## SHORT PROBLEM
Repeat the entire listing exactly as written.

## DATASET EXCERPT
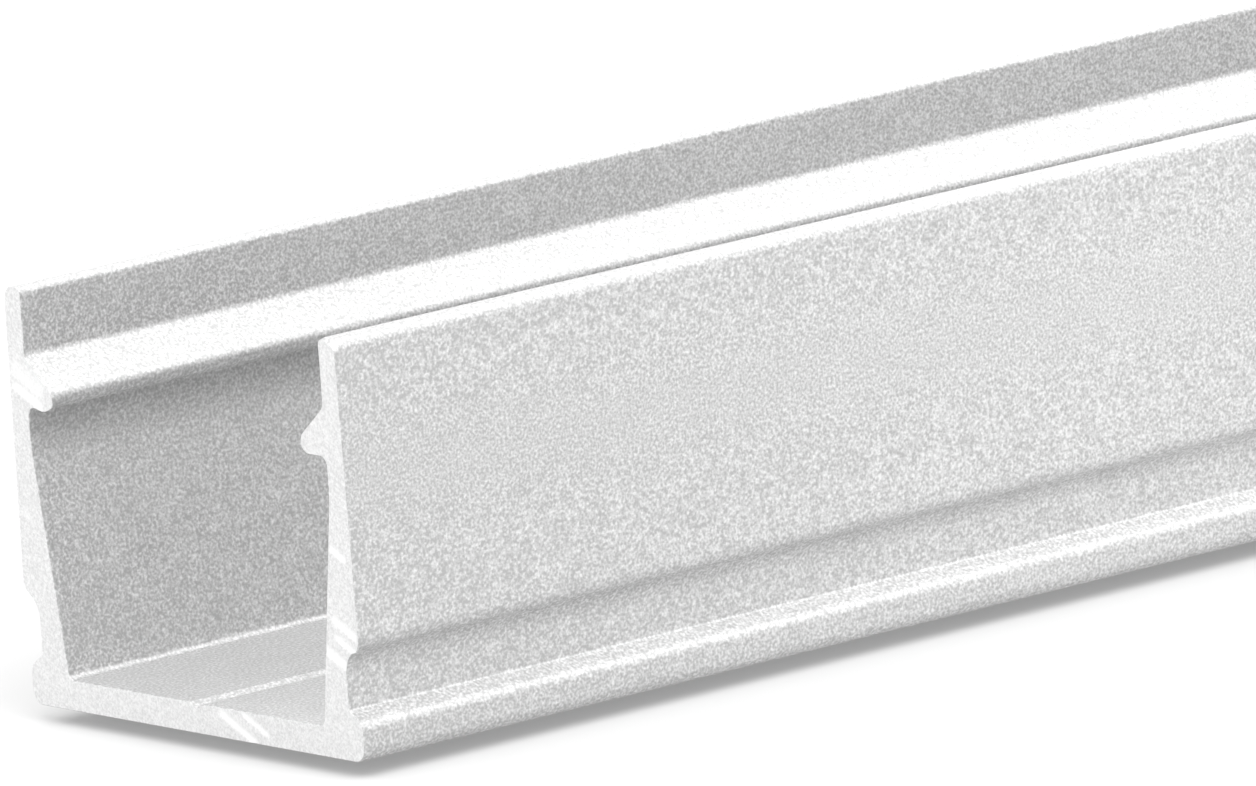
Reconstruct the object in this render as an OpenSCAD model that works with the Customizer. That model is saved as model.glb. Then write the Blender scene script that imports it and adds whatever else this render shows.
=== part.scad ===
// Surface-mount channel for LED strip: one aluminium extrusion, sawn to length.
// The stock runs along X and its section lies in the YZ plane, alike on both sides of Y = 0.
// It stands on its underside at Z = 0. All sizes are in millimetres.

/* [Stock] */
// Length the stock is sawn to
stock_length = 1000; // [50:10:2000]
// Overall width, over the lips of the two walls
width = 17.8; // [16.8:0.1:24]
// Overall height, from the underside to the wall tops
height = 14.5; // [13.5:0.1:24]

/* [Walls] */
// Wall thickness along the top
wall_t = 0.85; // [0.75:0.05:1.05]
// How far each outer face leans in between the lip and the wall top
top_lean = 0.15; // [0:0.05:0.3]
// Outer rounding along the wall top
top_r_out = 0.45; // [0.2:0.05:0.5]
// Inner rounding along the wall top
top_r_in = 0.25; // [0.1:0.05:0.3]
// Height at which the inner face stops being upright and tapers in toward the floor
taper_z = 9; // [7:0.1:9.8]
// How far the inner face stands in where it meets the floor
root_in = 1.15; // [0.6:0.05:1.4]

/* [Floor] */
// Floor thickness
floor_t = 1.05; // [0.9:0.05:1.2]
// Fillet between the floor and each wall
floor_r = 0.25; // [0.1:0.05:0.5]
// Width of the centre-line mark in the floor
mark_w = 0.75; // [0.3:0.05:1]
// Depth of the centre-line mark in the floor
mark_depth = 0.2; // [0.1:0.05:0.35]

/* [Cover catch] */
// Drop from the wall top to the head of the sloping lead-in
catch_drop = 2.4; // [2:0.1:2.8]
// How far the bead stands in from the face of its wall
catch_reach = 1.3; // [0.8:0.05:1.5]
// Height of the bead where it joins the wall
catch_h = 1.7; // [1.5:0.05:2]
// Rounding of the bead's nose
catch_r = 0.4; // [0.2:0.02:0.44]
// Fillet where the lead-in leaves the wall
head_r = 0.4; // [0.1:0.05:0.8]
// Fillet under the bead, where it leaves the wall
under_r = 0.35; // [0.1:0.05:0.5]

/* [Clip groove] */
// Height of the foot's upper edge, where the groove begins
foot_h = 1.75; // [1.4:0.05:2]
// Fall of the foot's upper face from the groove to the foot's side
foot_fall = 0.45; // [0.2:0.05:0.6]
// How far the foot's side stands in from the lip
foot_in = 0.1; // [0:0.05:0.3]
// Depth of the groove, measured in from the lip
groove_depth = 0.75; // [0.55:0.05:0.8]
// Height of the lip above the underside
lip_z = 4; // [3.8:0.05:4.5]
// Rise of the lip's underside, from the groove's back out to the lip
lip_rise = 0.5; // [0.45:0.05:0.7]
// Rounding of the lip
lip_r = 0.55; // [0.1:0.05:0.65]
// Rounding of the foot's upper edge
foot_r = 0.45; // [0.1:0.05:0.6]
// Rounding of the foot's bottom edge
base_r = 0.5; // [0.1:0.05:0.7]
// Fillet at the bottom of the groove's back
groove_r = 0.12; // [0.05:0.01:0.2]
// Cove between the groove's back and the lip's underside
cove_r = 0.95; // [0.2:0.05:1.05]

/* [Hidden] */
// Colour of the satin clear anodising
anodised_grey = [0.82, 0.83, 0.84];
// Facets shown round a full circle
round_facets = 64;
// How far a rounding circle passes both sides of its corner, so that it crosses them cleanly
crossing = 0.0005;
// How far past the outline a sliver runs, as a multiple of its distance from the arc's centre
run_on = 1.1;
// Y of the lip, the foot's side, the groove's back and the wall top
lip_y = width / 2;
foot_y = lip_y - foot_in;
groove_y = lip_y - groove_depth;
top_y = lip_y - top_lean;
// Y of the inner wall face: where it is upright, and at the floor
inner_y = top_y - wall_t;
root_y = inner_y - root_in;
// Cover catch: head and underside of the bead, centre of its nose, slope of its lead-in
head_z = height - catch_drop;
under_z = head_z - catch_h;
head_to_nose = [catch_reach - catch_r, catch_h - catch_r];
lead_in = atan2(head_to_nose.y, head_to_nose.x) - asin(catch_r / norm(head_to_nose));

// Corners of one side, as [y, z, rounding], up the outer face and down the inner one
side = [
    [foot_y, 0, base_r],
    [foot_y, foot_h - foot_fall, foot_r],
    [groove_y, foot_h, groove_r],
    [groove_y, lip_z - lip_rise, cove_r],
    [lip_y, lip_z, lip_r],
    [top_y, height, top_r_out],
    [inner_y, height, top_r_in],
    [inner_y, head_z, head_r],
    [inner_y - catch_h / tan(lead_in), under_z, catch_r],
    [inner_y, under_z, under_r],
    [inner_y, taper_z, 0],
    [root_y, floor_t, floor_r],
    [mark_w / 2, floor_t, 0],
];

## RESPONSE
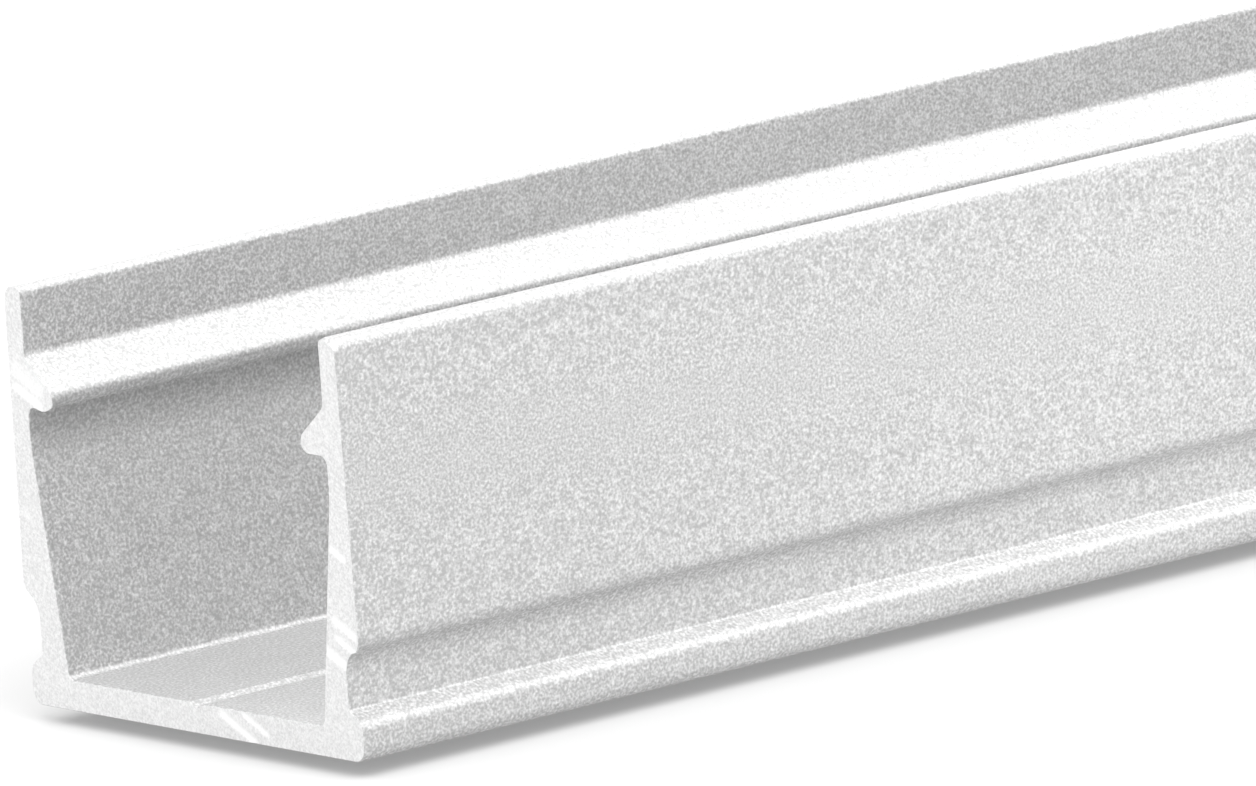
Reconstruct the object in this render as an OpenSCAD model that works with the Customizer. That model is saved as model.glb. Then write the Blender scene script that imports it and adds whatever else this render shows.
=== part.scad ===
// Surface-mount channel for LED strip: one aluminium extrusion, sawn to length.
// The stock runs along X and its section lies in the YZ plane, alike on both sides of Y = 0.
// It stands on its underside at Z = 0. All sizes are in millimetres.

/* [Stock] */
// Length the stock is sawn to
stock_length = 1000; // [50:10:2000]
// Overall width, over the lips of the two walls
width = 17.8; // [16.8:0.1:24]
// Overall height, from the underside to the wall tops
height = 14.5; // [13.5:0.1:24]

/* [Walls] */
// Wall thickness along the top
wall_t = 0.85; // [0.75:0.05:1.05]
// How far each outer face leans in between the lip and the wall top
top_lean = 0.15; // [0:0.05:0.3]
// Outer rounding along the wall top
top_r_out = 0.45; // [0.2:0.05:0.5]
// Inner rounding along the wall top
top_r_in = 0.25; // [0.1:0.05:0.3]
// Height at which the inner face stops being upright and tapers in toward the floor
taper_z = 9; // [7:0.1:9.8]
// How far the inner face stands in where it meets the floor
root_in = 1.15; // [0.6:0.05:1.4]

/* [Floor] */
// Floor thickness
floor_t = 1.05; // [0.9:0.05:1.2]
// Fillet between the floor and each wall
floor_r = 0.25; // [0.1:0.05:0.5]
// Width of the centre-line mark in the floor
mark_w = 0.75; // [0.3:0.05:1]
// Depth of the centre-line mark in the floor
mark_depth = 0.2; // [0.1:0.05:0.35]

/* [Cover catch] */
// Drop from the wall top to the head of the sloping lead-in
catch_drop = 2.4; // [2:0.1:2.8]
// How far the bead stands in from the face of its wall
catch_reach = 1.3; // [0.8:0.05:1.5]
// Height of the bead where it joins the wall
catch_h = 1.7; // [1.5:0.05:2]
// Rounding of the bead's nose
catch_r = 0.4; // [0.2:0.02:0.44]
// Fillet where the lead-in leaves the wall
head_r = 0.4; // [0.1:0.05:0.8]
// Fillet under the bead, where it leaves the wall
under_r = 0.35; // [0.1:0.05:0.5]

/* [Clip groove] */
// Height of the foot's upper edge, where the groove begins
foot_h = 1.75; // [1.4:0.05:2]
// Fall of the foot's upper face from the groove to the foot's side
foot_fall = 0.45; // [0.2:0.05:0.6]
// How far the foot's side stands in from the lip
foot_in = 0.1; // [0:0.05:0.3]
// Depth of the groove, measured in from the lip
groove_depth = 0.75; // [0.55:0.05:0.8]
// Height of the lip above the underside
lip_z = 4; // [3.8:0.05:4.5]
// Rise of the lip's underside, from the groove's back out to the lip
lip_rise = 0.5; // [0.45:0.05:0.7]
// Rounding of the lip
lip_r = 0.55; // [0.1:0.05:0.65]
// Rounding of the foot's upper edge
foot_r = 0.45; // [0.1:0.05:0.6]
// Rounding of the foot's bottom edge
base_r = 0.5; // [0.1:0.05:0.7]
// Fillet at the bottom of the groove's back
groove_r = 0.12; // [0.05:0.01:0.2]
// Cove between the groove's back and the lip's underside
cove_r = 0.95; // [0.2:0.05:1.05]

/* [Hidden] */
// Colour of the satin clear anodising
anodised_grey = [0.82, 0.83, 0.84];
// Facets shown round a full circle
round_facets = 64;
// How far a rounding circle passes both sides of its corner, so that it crosses them cleanly
crossing = 0.0005;
// How far past the outline a sliver runs, as a multiple of its distance from the arc's centre
run_on = 1.1;
// Y of the lip, the foot's side, the groove's back and the wall top
lip_y = width / 2;
foot_y = lip_y - foot_in;
groove_y = lip_y - groove_depth;
top_y = lip_y - top_lean;
// Y of the inner wall face: where it is upright, and at the floor
inner_y = top_y - wall_t;
root_y = inner_y - root_in;
// Cover catch: head and underside of the bead, centre of its nose, slope of its lead-in
head_z = height - catch_drop;
under_z = head_z - catch_h;
head_to_nose = [catch_reach - catch_r, catch_h - catch_r];
lead_in = atan2(head_to_nose.y, head_to_nose.x) - asin(catch_r / norm(head_to_nose));

// Corners of one side, as [y, z, rounding], up the outer face and down the inner one
side = [
    [foot_y, 0, base_r],
    [foot_y, foot_h - foot_fall, foot_r],
    [groove_y, foot_h, groove_r],
    [groove_y, lip_z - lip_rise, cove_r],
    [lip_y, lip_z, lip_r],
    [top_y, height, top_r_out],
    [inner_y, height, top_r_in],
    [inner_y, head_z, head_r],
    [inner_y - catch_h / tan(lead_in), under_z, catch_r],
    [inner_y, under_z, under_r],
    [inner_y, taper_z, 0],
    [root_y, floor_t, floor_r],
    [mark_w / 2, floor_t, 0],
];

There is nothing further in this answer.